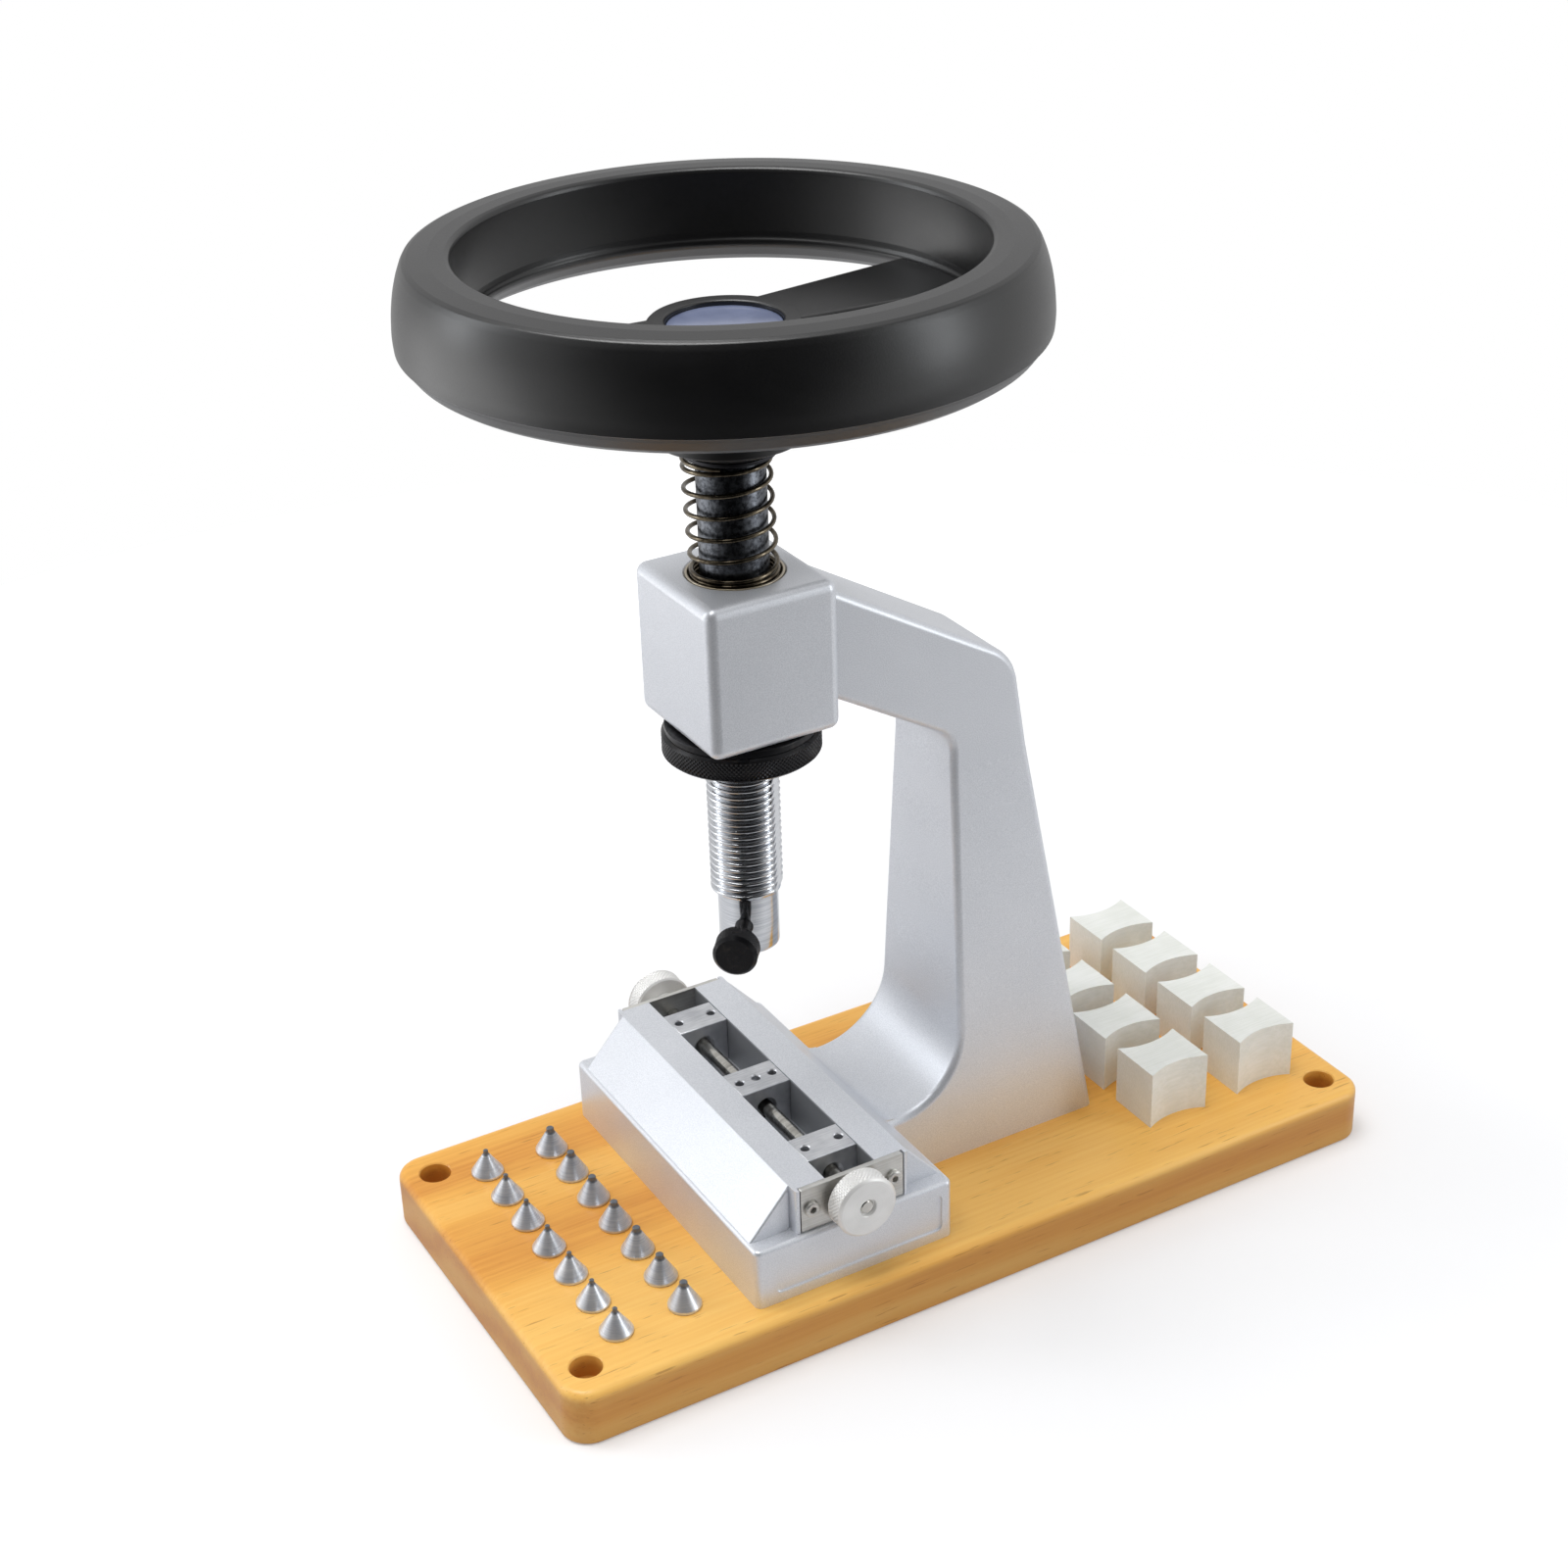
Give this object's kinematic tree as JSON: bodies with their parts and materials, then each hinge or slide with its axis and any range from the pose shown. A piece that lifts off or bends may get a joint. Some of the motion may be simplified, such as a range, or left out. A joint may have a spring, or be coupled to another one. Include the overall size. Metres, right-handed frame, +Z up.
{
  "type": "watch case opener press",
  "caption": "Hand press on a wooden base: sprung spindle with handwheel and stop nut above a self-centring vise, with holder blocks and bits.",
  "frame": {"origin": "centre of the wooden base's underside", "axes": "+Z up, along the spindle; +Y from the vise towards the column and the holder blocks; +X along the vise screw"},
  "size_m": [0.16, 0.264, 0.2911],
  "materials": {
    "wood": "varnished",
    "silver_paint": "fine silver paint",
    "black_plastic": "satin black",
    "black_metal": "black, knurled edge",
    "spindle_steel": "turned, bright thread",
    "spring_steel": "oiled wire",
    "bronze": "turned",
    "brass": "turned",
    "fastener": "plain",
    "nickel": "bright plated",
    "jaw_metal": "milled, satin",
    "bit_steel": "bright",
    "nylon": "off-white, cut faces",
    "cap_gloss": "glossy"
  },
  "bodies": {
    "frame": {"wooden_base": "wood", "frame_casting": "silver_paint", "casting_screws": "fastener", "head_bush": "bronze", "return_spring": "spring_steel", "end_plate_left": "nickel", "end_plate_right": "nickel", "plate_screws": "fastener", "centre_block": "jaw_metal", "centre_block_screws": "fastener"},
    "press": {"thrust_washer": "fastener"},
    "spindle": {"spindle": "spindle_steel", "handwheel": "black_plastic", "wheel_key": "fastener", "hub_nut": "fastener", "hub_cap": "cap_gloss"},
    "stop_washer": {"stop_washer": "black_metal"},
    "ring_nut": {"ring_nut": "black_metal"},
    "lock_pad": {"lock_pad": "brass"},
    "lock_screw": {"lock_screw": "fastener", "lock_knob": "black_metal"},
    "vise_screw": {"vise_screw": "nickel", "vise_knob_left": "nickel", "vise_knob_right": "nickel"},
    "jaw_left": {"jaw_left": "jaw_metal"},
    "jaw_right": {"jaw_right": "jaw_metal"},
    "holder_1": {"holder_block_1": "nylon", "block_pins_1": "bit_steel"},
    "holder_2": {"holder_block_2": "nylon", "block_pins_2": "bit_steel"},
    "holder_3": {"holder_block_3": "nylon", "block_pins_3": "bit_steel"},
    "holder_4": {"holder_block_4": "nylon", "block_pins_4": "bit_steel"},
    "holder_5": {"holder_block_5": "nylon", "block_pins_5": "bit_steel"},
    "holder_6": {"holder_block_6": "nylon", "block_pins_6": "bit_steel"},
    "holder_7": {"holder_block_7": "nylon", "block_pins_7": "bit_steel"},
    "holder_8": {"holder_block_8": "nylon", "block_pins_8": "bit_steel"},
    "bit_1": {"bit_1": "bit_steel"},
    "bit_2": {"bit_2": "bit_steel"},
    "bit_3": {"bit_3": "bit_steel"},
    "bit_4": {"bit_4": "bit_steel"},
    "bit_5": {"bit_5": "bit_steel"},
    "bit_6": {"bit_6": "bit_steel"},
    "bit_7": {"bit_7": "bit_steel"},
    "bit_8": {"bit_8": "bit_steel"},
    "bit_9": {"bit_9": "bit_steel"},
    "bit_10": {"bit_10": "bit_steel"},
    "bit_11": {"bit_11": "bit_steel"},
    "bit_12": {"bit_12": "bit_steel"},
    "bit_13": {"bit_13": "bit_steel"},
    "bit_14": {"bit_14": "bit_steel"}
  },
  "joints": [
    {"name": "press_slide", "type": "slide", "parent": "frame", "child": "press", "axis": [0, 0, 1], "range_m": [-0.02, 0], "stiffness_N_per_m": 400, "springref_m": 0.025, "deforming": ["return_spring"]},
    {"name": "spindle_spin", "type": "hinge", "parent": "press", "child": "spindle", "pos_m": [0, -0.0425, 0.2], "axis": [0, 0, 1], "continuous": true},
    {"name": "stop_slide", "type": "slide", "parent": "spindle", "child": "stop_washer", "axis": [0, 0, 1], "range_m": [-0.042, 0]},
    {"name": "nut_turn", "type": "hinge", "parent": "stop_washer", "child": "ring_nut", "pos_m": [0, -0.0425, 0.158], "axis": [0, 0, 1], "range_deg": [-7560, 0]},
    {"name": "lock_slide", "type": "slide", "parent": "spindle", "child": "lock_pad", "axis": [0.7826, -0.6225, 0], "range_m": [-0.001, 0.0016]},
    {"name": "lock_turn", "type": "hinge", "parent": "lock_pad", "child": "lock_screw", "pos_m": [0, -0.0425, 0.104], "axis": [0.7826, -0.6225, 0], "range_deg": [-450, 720]},
    {"name": "vise_turn", "type": "hinge", "parent": "frame", "child": "vise_screw", "pos_m": [0, -0.0425, 0.0426], "axis": [1, 0, 0], "range_deg": [-12600, 3600]},
    {"name": "jaw_left_slide", "type": "slide", "parent": "frame", "child": "jaw_left", "axis": [1, 0, 0], "range_m": [-0.007, 0.0245]},
    {"name": "jaw_right_slide", "type": "slide", "parent": "frame", "child": "jaw_right", "axis": [1, 0, 0], "range_m": [-0.0245, 0.007]},
    {"name": "holder_1_lift", "type": "slide", "parent": "frame", "child": "holder_1", "axis": [0, 0, 1], "range_m": [0, 0.03]},
    {"name": "holder_2_lift", "type": "slide", "parent": "frame", "child": "holder_2", "axis": [0, 0, 1], "range_m": [0, 0.03]},
    {"name": "holder_3_lift", "type": "slide", "parent": "frame", "child": "holder_3", "axis": [0, 0, 1], "range_m": [0, 0.03]},
    {"name": "holder_4_lift", "type": "slide", "parent": "frame", "child": "holder_4", "axis": [0, 0, 1], "range_m": [0, 0.03]},
    {"name": "holder_5_lift", "type": "slide", "parent": "frame", "child": "holder_5", "axis": [0, 0, 1], "range_m": [0, 0.03]},
    {"name": "holder_6_lift", "type": "slide", "parent": "frame", "child": "holder_6", "axis": [0, 0, 1], "range_m": [0, 0.03]},
    {"name": "holder_7_lift", "type": "slide", "parent": "frame", "child": "holder_7", "axis": [0, 0, 1], "range_m": [0, 0.03]},
    {"name": "holder_8_lift", "type": "slide", "parent": "frame", "child": "holder_8", "axis": [0, 0, 1], "range_m": [0, 0.03]},
    {"name": "bit_1_lift", "type": "slide", "parent": "frame", "child": "bit_1", "axis": [0, 0, 1], "range_m": [0, 0.02]},
    {"name": "bit_2_lift", "type": "slide", "parent": "frame", "child": "bit_2", "axis": [0, 0, 1], "range_m": [0, 0.02]},
    {"name": "bit_3_lift", "type": "slide", "parent": "frame", "child": "bit_3", "axis": [0, 0, 1], "range_m": [0, 0.02]},
    {"name": "bit_4_lift", "type": "slide", "parent": "frame", "child": "bit_4", "axis": [0, 0, 1], "range_m": [0, 0.02]},
    {"name": "bit_5_lift", "type": "slide", "parent": "frame", "child": "bit_5", "axis": [0, 0, 1], "range_m": [0, 0.02]},
    {"name": "bit_6_lift", "type": "slide", "parent": "frame", "child": "bit_6", "axis": [0, 0, 1], "range_m": [0, 0.02]},
    {"name": "bit_7_lift", "type": "slide", "parent": "frame", "child": "bit_7", "axis": [0, 0, 1], "range_m": [0, 0.02]},
    {"name": "bit_8_lift", "type": "slide", "parent": "frame", "child": "bit_8", "axis": [0, 0, 1], "range_m": [0, 0.02]},
    {"name": "bit_9_lift", "type": "slide", "parent": "frame", "child": "bit_9", "axis": [0, 0, 1], "range_m": [0, 0.02]},
    {"name": "bit_10_lift", "type": "slide", "parent": "frame", "child": "bit_10", "axis": [0, 0, 1], "range_m": [0, 0.02]},
    {"name": "bit_11_lift", "type": "slide", "parent": "frame", "child": "bit_11", "axis": [0, 0, 1], "range_m": [0, 0.02]},
    {"name": "bit_12_lift", "type": "slide", "parent": "frame", "child": "bit_12", "axis": [0, 0, 1], "range_m": [0, 0.02]},
    {"name": "bit_13_lift", "type": "slide", "parent": "frame", "child": "bit_13", "axis": [0, 0, 1], "range_m": [0, 0.02]},
    {"name": "bit_14_lift", "type": "slide", "parent": "frame", "child": "bit_14", "axis": [0, 0, 1], "range_m": [0, 0.02]}
  ],
  "couplings": [
    {"joint": "stop_slide", "follows": "nut_turn", "m_per_rad": 0.00031831},
    {"joint": "lock_turn", "follows": "lock_slide", "rad_per_m": 7853.9},
    {"joint": "jaw_right_slide", "follows": "vise_turn", "m_per_rad": 0.0001114},
    {"joint": "jaw_left_slide", "follows": "vise_turn", "m_per_rad": -0.0001114}
  ]
}
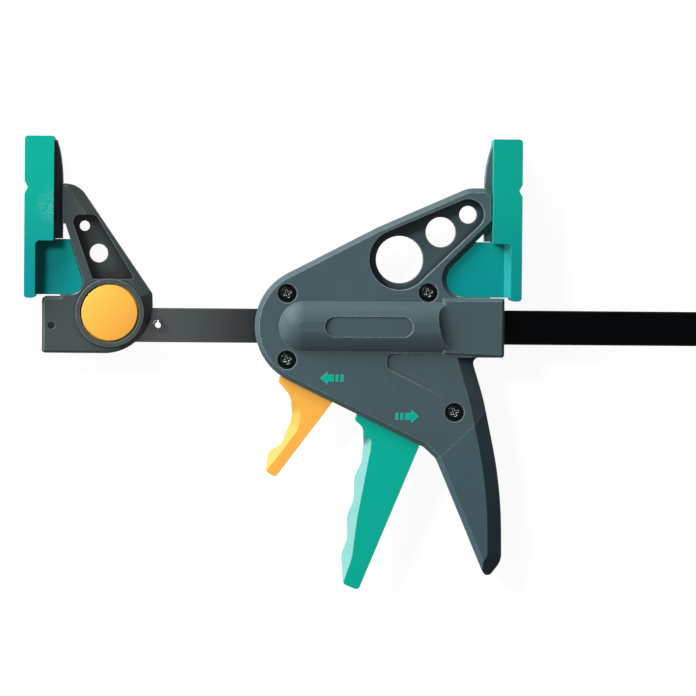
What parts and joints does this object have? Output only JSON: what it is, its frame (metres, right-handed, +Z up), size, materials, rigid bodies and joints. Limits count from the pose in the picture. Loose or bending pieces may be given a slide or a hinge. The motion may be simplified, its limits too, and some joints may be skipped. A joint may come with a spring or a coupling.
{
  "type": "one-handed bar clamp",
  "caption": "One-handed bar clamp set up to spread: pump lever, release trigger, sliding jaw on a flat steel bar, reversible fixed jaw with a release button, and soft pads.",
  "frame": {"origin": "middle of the sliding pad's working face, halfway up the pad and halfway through its width", "axes": "+X is the way the sliding pad's working face looks, along the bar. +Y runs across the bar, from the handle towards the pads. +Z is up from the side that the clamp lies on, through the flat of the tool."},
  "size_m": [0.5125, 0.2634, 0.036],
  "materials": {
    "housing_plastic": "glass-filled nylon, moulded with a fine eroded texture",
    "sleeve_rubber": "soft thermoplastic rubber, moulded over the handle",
    "jaw_plastic": "glass-filled nylon, moulded with a fine eroded texture",
    "lever_plastic": "glass-filled nylon, satin moulded",
    "signal_plastic": "acetal, satin moulded",
    "pad_rubber": "soft thermoplastic rubber, satin moulded",
    "bar_steel": "cold-drawn flat bar, black oxide",
    "screw_steel": "black oxide, cross recess",
    "pin_steel": "plain steel, rolled or turned",
    "plate_steel": "hardened and tumbled steel plate",
    "spring_steel": "drawn spring wire"
  },
  "bodies": {
    "housing": {"housing_near_shell": "housing_plastic", "housing_far_shell": "housing_plastic", "handle_sleeve": "sleeve_rubber", "housing_screws": "screw_steel", "lever_pivot_pin": "pin_steel", "trigger_pivot_pin": "pin_steel", "sliding_pad": "pad_rubber", "drive_spring": "spring_steel", "brake_spring": "spring_steel"},
    "bar_and_fixed_jaw": {"bar": "bar_steel", "stop_pin_jaw_end": "pin_steel", "stop_pin_free_end": "pin_steel", "fixed_jaw_body": "jaw_plastic", "fixed_pad": "pad_rubber", "button_spring": "spring_steel"},
    "pump_lever": {"pump_lever": "lever_plastic"},
    "drive_plates": {"drive_plate_1": "plate_steel", "drive_plate_2": "plate_steel", "drive_plate_3": "plate_steel"},
    "release_trigger": {"release_trigger": "signal_plastic"},
    "brake_plate": {"brake_plate": "plate_steel"},
    "release_button": {"release_button": "signal_plastic", "lock_pin": "pin_steel"}
  },
  "joints": [
    {"name": "bar_slide", "type": "slide", "parent": "housing", "child": "bar_and_fixed_jaw", "axis": [1, 0, 0], "range_m": [-0.216, 0.052]},
    {"name": "pump_lever_hinge", "type": "hinge", "parent": "housing", "child": "pump_lever", "pos_m": [-0.066, -0.09275, 0], "axis": [0, 0, 1], "range_deg": [0, 22], "stiffness_Nm_per_rad": 0.2, "springref_deg": -22.92},
    {"name": "drive_slide", "type": "slide", "parent": "housing", "child": "drive_plates", "axis": [-1, 0, 0], "range_m": [0, 0.005], "deforming": ["drive_spring"]},
    {"name": "trigger_hinge", "type": "hinge", "parent": "housing", "child": "release_trigger", "pos_m": [-0.117, -0.09475, 0], "axis": [0, 0, 1], "range_deg": [0, 12], "stiffness_Nm_per_rad": 0.1, "springref_deg": -22.92},
    {"name": "brake_hinge", "type": "hinge", "parent": "housing", "child": "brake_plate", "pos_m": [-0.127, -0.03875, 0], "axis": [0, 0, 1], "range_deg": [-3, 0], "deforming": ["brake_spring"]},
    {"name": "button_slide", "type": "slide", "parent": "bar_and_fixed_jaw", "child": "release_button", "axis": [0, 0, -1], "range_m": [0, 0.005], "stiffness_N_per_m": 150, "springref_m": -0.006, "deforming": ["button_spring"]}
  ],
  "couplings": [
    {"joint": "drive_slide", "follows": "pump_lever_hinge", "m_per_rad": 0.01276},
    {"joint": "brake_hinge", "follows": "trigger_hinge", "ratio": -0.25}
  ]
}
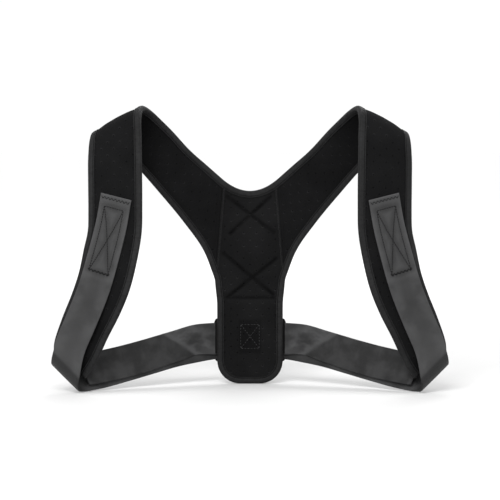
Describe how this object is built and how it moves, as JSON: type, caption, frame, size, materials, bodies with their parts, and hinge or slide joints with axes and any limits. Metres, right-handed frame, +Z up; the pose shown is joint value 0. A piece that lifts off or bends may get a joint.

Directive: Extract every line of the records above that contains the word "their".

Expected output:
Give this object's kinematic tree as JSON: bodies with their parts and materials, then each hinge or slide with its axis and any range from the pose shown. A piece that lifts off or bends may get a joint. Some of the motion may be simplified, such as a range, or left out. A joint may have a spring, or be coupled to another one. Include the overall size. Metres, right-handed frame, +Z up.
Describe how this object is built and how it moves, as JSON: type, caption, frame, size, materials, bodies with their parts, and hinge or slide joints with axes and any limits. Metres, right-handed frame, +Z up; the pose shown is joint value 0. A piece that lifts off or bends may get a joint.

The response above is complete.